JKR does introduce new concepts and history unknown previously to Harry, but name a book she doesn't do that. She'd be raked over the coals if she didn't offer anything new in one of her longest of the seven books. She needed the Deathly Hallows as a new mystery, a new suspense that creates tension throughout the book, pulling you onwards and competing for the horcruxes. It also highlights Harry's temptation to attain that which Dumbledore sought, but ultimately Harry chose the wiser path than Albus.

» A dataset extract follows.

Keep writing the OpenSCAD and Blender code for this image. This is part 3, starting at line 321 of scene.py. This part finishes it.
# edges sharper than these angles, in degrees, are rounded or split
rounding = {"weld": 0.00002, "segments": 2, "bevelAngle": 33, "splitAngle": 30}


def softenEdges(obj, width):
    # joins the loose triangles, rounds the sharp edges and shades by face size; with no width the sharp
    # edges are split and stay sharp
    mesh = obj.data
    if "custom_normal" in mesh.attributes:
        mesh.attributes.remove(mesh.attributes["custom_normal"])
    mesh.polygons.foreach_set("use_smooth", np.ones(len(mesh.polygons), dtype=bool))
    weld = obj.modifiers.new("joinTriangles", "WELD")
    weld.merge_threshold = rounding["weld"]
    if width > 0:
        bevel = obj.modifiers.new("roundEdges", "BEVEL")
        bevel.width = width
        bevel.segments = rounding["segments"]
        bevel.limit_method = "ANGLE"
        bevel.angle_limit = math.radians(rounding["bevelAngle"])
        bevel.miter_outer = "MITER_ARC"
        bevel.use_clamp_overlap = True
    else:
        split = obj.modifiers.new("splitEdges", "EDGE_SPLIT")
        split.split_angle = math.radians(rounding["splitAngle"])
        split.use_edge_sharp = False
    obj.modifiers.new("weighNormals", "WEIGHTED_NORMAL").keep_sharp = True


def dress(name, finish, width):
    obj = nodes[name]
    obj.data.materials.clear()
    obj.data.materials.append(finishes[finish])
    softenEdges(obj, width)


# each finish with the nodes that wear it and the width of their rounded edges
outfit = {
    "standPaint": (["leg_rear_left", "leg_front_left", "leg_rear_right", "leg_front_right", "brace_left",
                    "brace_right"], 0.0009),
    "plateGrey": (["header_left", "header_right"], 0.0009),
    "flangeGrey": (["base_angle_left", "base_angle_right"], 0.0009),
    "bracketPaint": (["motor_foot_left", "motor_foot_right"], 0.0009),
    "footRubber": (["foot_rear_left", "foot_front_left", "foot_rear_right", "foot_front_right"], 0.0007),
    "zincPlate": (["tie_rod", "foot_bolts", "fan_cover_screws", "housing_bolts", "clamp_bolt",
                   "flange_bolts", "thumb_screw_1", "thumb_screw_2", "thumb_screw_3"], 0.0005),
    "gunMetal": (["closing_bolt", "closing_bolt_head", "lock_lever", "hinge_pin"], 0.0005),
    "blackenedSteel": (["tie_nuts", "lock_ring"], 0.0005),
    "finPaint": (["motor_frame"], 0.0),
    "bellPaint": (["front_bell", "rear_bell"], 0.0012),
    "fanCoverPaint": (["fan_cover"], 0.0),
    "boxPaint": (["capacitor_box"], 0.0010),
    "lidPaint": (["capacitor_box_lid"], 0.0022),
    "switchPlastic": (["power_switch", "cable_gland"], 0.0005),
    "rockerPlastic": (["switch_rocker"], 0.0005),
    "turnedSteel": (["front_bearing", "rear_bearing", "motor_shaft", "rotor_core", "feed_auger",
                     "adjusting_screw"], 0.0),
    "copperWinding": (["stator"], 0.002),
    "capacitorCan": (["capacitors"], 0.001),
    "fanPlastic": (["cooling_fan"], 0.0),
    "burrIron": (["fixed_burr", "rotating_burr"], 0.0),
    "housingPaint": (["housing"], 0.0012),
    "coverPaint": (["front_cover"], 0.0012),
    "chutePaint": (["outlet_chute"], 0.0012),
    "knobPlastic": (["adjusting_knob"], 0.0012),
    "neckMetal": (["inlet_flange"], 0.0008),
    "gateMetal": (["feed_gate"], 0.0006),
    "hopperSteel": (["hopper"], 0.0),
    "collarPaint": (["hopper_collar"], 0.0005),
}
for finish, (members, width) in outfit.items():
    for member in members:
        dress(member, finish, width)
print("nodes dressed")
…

The other new concept was wand lore, which was not very fleshed out before DH. I don't love that wand lore dictated the final duel so heavily, why does Harry have to win based on overpowering a 3rd wizard, the wand truly knows that? Why not just have Harry's courageous, love-inspired magic overcome Voldemorts? It's kind of a letdown that Harry beats Voldy because he took 3 wands from Draco's hand...

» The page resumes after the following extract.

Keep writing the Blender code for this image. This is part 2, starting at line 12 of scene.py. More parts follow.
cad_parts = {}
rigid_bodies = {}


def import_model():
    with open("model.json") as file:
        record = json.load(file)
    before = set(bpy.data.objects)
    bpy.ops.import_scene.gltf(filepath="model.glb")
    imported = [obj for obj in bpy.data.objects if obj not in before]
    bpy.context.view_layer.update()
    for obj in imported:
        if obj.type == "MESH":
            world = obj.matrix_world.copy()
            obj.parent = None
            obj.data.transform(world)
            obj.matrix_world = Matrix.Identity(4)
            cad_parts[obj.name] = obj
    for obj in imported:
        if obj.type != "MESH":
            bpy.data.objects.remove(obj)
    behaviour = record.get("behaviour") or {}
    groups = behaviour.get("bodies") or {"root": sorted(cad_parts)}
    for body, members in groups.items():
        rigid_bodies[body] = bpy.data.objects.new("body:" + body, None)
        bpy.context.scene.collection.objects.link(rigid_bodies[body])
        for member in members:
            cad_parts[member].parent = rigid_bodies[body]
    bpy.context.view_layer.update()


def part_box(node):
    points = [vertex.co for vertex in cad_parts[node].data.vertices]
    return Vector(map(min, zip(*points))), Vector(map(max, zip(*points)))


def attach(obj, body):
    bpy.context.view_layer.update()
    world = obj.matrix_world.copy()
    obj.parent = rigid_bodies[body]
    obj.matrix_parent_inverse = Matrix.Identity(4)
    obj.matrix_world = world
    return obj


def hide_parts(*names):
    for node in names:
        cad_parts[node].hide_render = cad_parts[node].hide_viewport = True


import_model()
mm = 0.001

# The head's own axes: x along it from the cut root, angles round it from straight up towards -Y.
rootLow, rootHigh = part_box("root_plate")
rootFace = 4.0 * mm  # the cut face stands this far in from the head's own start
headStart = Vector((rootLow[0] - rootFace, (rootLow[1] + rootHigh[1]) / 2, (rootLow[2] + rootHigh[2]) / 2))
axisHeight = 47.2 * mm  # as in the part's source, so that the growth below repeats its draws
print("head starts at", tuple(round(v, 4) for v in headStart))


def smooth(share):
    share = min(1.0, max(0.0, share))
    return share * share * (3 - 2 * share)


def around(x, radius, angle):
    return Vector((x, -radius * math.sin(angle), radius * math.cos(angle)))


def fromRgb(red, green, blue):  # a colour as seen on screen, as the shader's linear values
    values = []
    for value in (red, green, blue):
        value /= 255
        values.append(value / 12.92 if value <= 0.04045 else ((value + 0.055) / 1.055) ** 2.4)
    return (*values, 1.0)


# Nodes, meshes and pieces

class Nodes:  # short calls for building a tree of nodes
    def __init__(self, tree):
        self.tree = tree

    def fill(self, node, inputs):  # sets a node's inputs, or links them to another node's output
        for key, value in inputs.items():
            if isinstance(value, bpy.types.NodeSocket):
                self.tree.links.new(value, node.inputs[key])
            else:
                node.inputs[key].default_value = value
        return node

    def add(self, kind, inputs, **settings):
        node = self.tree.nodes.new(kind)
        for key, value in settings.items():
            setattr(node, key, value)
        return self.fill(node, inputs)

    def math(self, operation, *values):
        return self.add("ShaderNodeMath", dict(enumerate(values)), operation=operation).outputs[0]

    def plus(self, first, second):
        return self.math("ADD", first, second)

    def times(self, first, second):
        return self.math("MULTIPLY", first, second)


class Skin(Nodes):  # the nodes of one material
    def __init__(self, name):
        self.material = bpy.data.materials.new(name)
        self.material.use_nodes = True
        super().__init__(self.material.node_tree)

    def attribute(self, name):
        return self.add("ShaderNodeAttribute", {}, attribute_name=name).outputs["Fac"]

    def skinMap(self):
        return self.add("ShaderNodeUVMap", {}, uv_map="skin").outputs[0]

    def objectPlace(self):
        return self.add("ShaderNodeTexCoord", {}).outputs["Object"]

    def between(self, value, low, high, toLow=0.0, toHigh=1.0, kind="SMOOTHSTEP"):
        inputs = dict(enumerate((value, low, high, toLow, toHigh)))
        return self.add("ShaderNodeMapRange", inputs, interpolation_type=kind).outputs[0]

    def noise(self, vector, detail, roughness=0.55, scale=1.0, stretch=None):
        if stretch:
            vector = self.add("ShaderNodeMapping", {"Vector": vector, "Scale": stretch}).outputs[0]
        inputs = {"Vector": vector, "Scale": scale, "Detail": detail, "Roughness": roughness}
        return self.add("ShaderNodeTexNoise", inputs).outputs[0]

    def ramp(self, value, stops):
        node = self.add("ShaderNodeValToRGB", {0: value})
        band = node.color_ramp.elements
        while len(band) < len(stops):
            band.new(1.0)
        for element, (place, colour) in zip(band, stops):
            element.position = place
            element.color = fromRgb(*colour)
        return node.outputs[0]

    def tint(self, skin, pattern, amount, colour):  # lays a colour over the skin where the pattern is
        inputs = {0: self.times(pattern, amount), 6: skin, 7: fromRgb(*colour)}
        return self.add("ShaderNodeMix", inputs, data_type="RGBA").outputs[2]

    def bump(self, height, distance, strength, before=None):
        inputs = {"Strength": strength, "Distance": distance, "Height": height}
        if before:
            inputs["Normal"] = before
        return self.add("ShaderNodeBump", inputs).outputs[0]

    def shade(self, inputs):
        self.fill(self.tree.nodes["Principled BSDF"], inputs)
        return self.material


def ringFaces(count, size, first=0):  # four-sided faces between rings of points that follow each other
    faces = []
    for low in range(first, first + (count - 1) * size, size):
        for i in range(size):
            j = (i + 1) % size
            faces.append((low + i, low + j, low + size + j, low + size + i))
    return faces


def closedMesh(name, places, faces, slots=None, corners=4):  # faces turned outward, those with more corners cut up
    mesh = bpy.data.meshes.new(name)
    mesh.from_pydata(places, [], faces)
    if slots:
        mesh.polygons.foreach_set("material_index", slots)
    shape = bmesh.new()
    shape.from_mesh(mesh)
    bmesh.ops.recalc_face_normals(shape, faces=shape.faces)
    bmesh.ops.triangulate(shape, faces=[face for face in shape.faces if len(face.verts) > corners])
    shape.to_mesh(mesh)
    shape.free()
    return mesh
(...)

Other than these two concepts, I don't see anything new and cheap like a deus ex machina. That term would literally mean that Harry is defeated by Voldemort in the end (he never was), only to be saved by a God at the last minute (he never was). Harry won on his and his allies' courage, and Voldemort lost due to his own hubris and his own determination to focus on wands and to tell all his servants not to kill Harry.
> Deus ex machina is a plot device whereby a seemingly unsolvable problem in a story is suddenly and abruptly resolved by an unexpected and unlikely occurrence.
Examples from Deathly Hallows.
Having no idea how to proceed on your quest of finding and destroying Horcruxes? The only soul who was there with Voldemort when the locket was planted, happens also to be magically bound to Harry and have obligation to obey Harry's every command.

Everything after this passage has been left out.